Download a PDFExaminer report for a hash
php mwtreport.php [hash] [report xml, text, json, php, is_malware, rating, severity]
mwtreport.php source.

Examples:
php mwtfile.php China\'s\ Charm\ diplomacy\ in\ BRICS\ Summit.pdf user@email.com

....
php mwtreport.php ae39b747e4fe72dce6e5cdc6d0314c02 xml

XML Report:
<?xml version="1.0"?>
<pdf><filename>China's Charm diplomacy in BRICS Summit.pdf</filename>
<size>411558</size>
<submitted>2011-04-21 14:46:36</submitted>
<md5>ae39b747e4fe72dce6e5cdc6d0314c02</md5>
<sha1>18306c34c5769f66573b725dce70a353ff549857</sha1>
<sha256>f4e861eec510a0d38ae8fa54b630fdda40011891d12925e0e74da39d9280ddd8</sha256>
<ssdeep>3072:qISKk2ZxVh/tj5focZCkMyM/1lKTHzteS8i:kMVh/tpNLzk+</ssdeep>
<engine>52</engine>
<content-type>PDF document, version 1.7</content-type>
<PDFExaminer>malwaretracker.com</PDFExaminer>
<encrypted>0</encrypted>
<is_malware>1</is_malware>
<severity>44</severity>
<rating>malware</rating>
<exploit><gen_id>0</gen_id>
<obj_id>2</obj_id>
<dup_id>10882</dup_id>
<exploittype>suspicious.flash Embedded Flash</exploittype>
</exploit>
<exploit><gen_id>0</gen_id>
<obj_id>2</obj_id>
<dup_id>10882</dup_id>
<exploittype>flash.exploit CVE-2011-0611</exploittype>
</exploit>
<exploit><gen_id>0</gen_id>
<obj_id>2</obj_id>
<dup_id>10882</dup_id>
<exploittype>suspicious.flash Embedded Flash define obj</exploittype>
</exploit>
<exploit><gen_id>0</gen_id>
<obj_id>2</obj_id>
<dup_id>10882</dup_id>
<exploittype>suspicious.string heap spray shellcode</exploittype>
</exploit>
<exploit><gen_id>0</gen_id>
<obj_id>2</obj_id>
<dup_id>10882</dup_id>
<exploittype>flash.suspicious jit_spray</exploittype>
</exploit>
<exploit><gen_id>0</gen_id>
<obj_id>26</obj_id>
<dup_id>9769</dup_id>
<exploittype>suspicious.flash Adobe Shockwave Flash in a PDF define obj type</exploittype>
</exploit>
<exploit><gen_id>0</gen_id>
<obj_id>30</obj_id>
<dup_id>9920</dup_id>
<exploittype>suspicious.flash Adobe Shockwave Flash in a PDF define obj type</exploittype>
</exploit>
</pdf>


The report formats available are text, xml, json, php (Serialize hash), rating (malware, clean, suspicious), severity (hit count), is_malware (0 or 1). dup_id is the object's decimal location in the PDF file, to account for duplicate object and generations within the same file.

Tuesday, May 10, 2011

Server upgrade

We completed a server upgrade to a brand new server with double the resources, processing speed should be even better and we are looking to release our PDFExaminer API tool very soon.

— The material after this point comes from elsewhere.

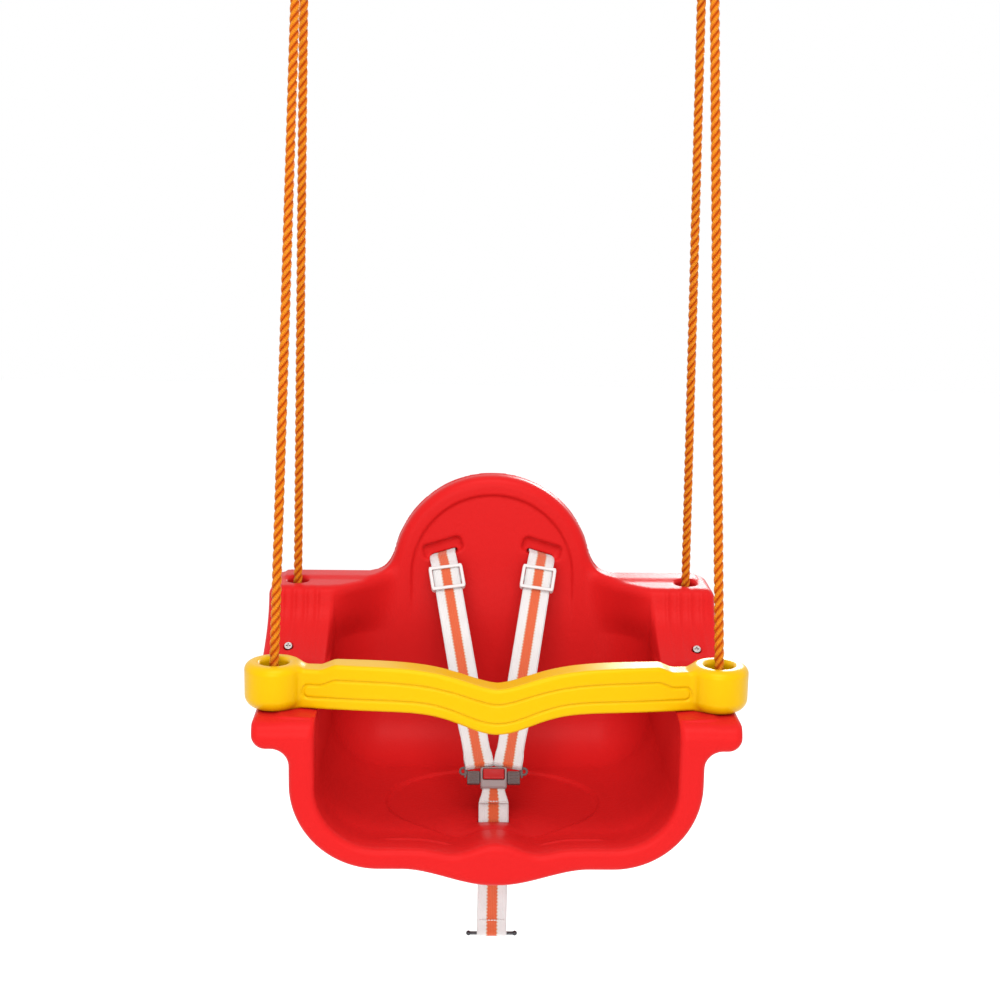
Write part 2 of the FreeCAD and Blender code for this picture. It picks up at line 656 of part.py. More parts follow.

API Features for the Free online PDFExaminer
Submit a PDF for analysis via PHP or scripted web post
Extract reports in XML, Text, JSON, or PHP Serialize (Hash variable)

Monday, May 2, 2011

PDFExaminer: ObjStm handling

We've rolled out a number of new features today, one of the biggest is ObjStm handling - object streams are extracted and processed as separate objects. Malware severity rating now includes the count from embedded PDFs. Our parser has also been enhanced to better process extremely malformed PDFs.

Coming soon, we'll be releasing an API to post PDFs for analysis and retrieve reporting in XML, PHP Serialize, JSON, or text.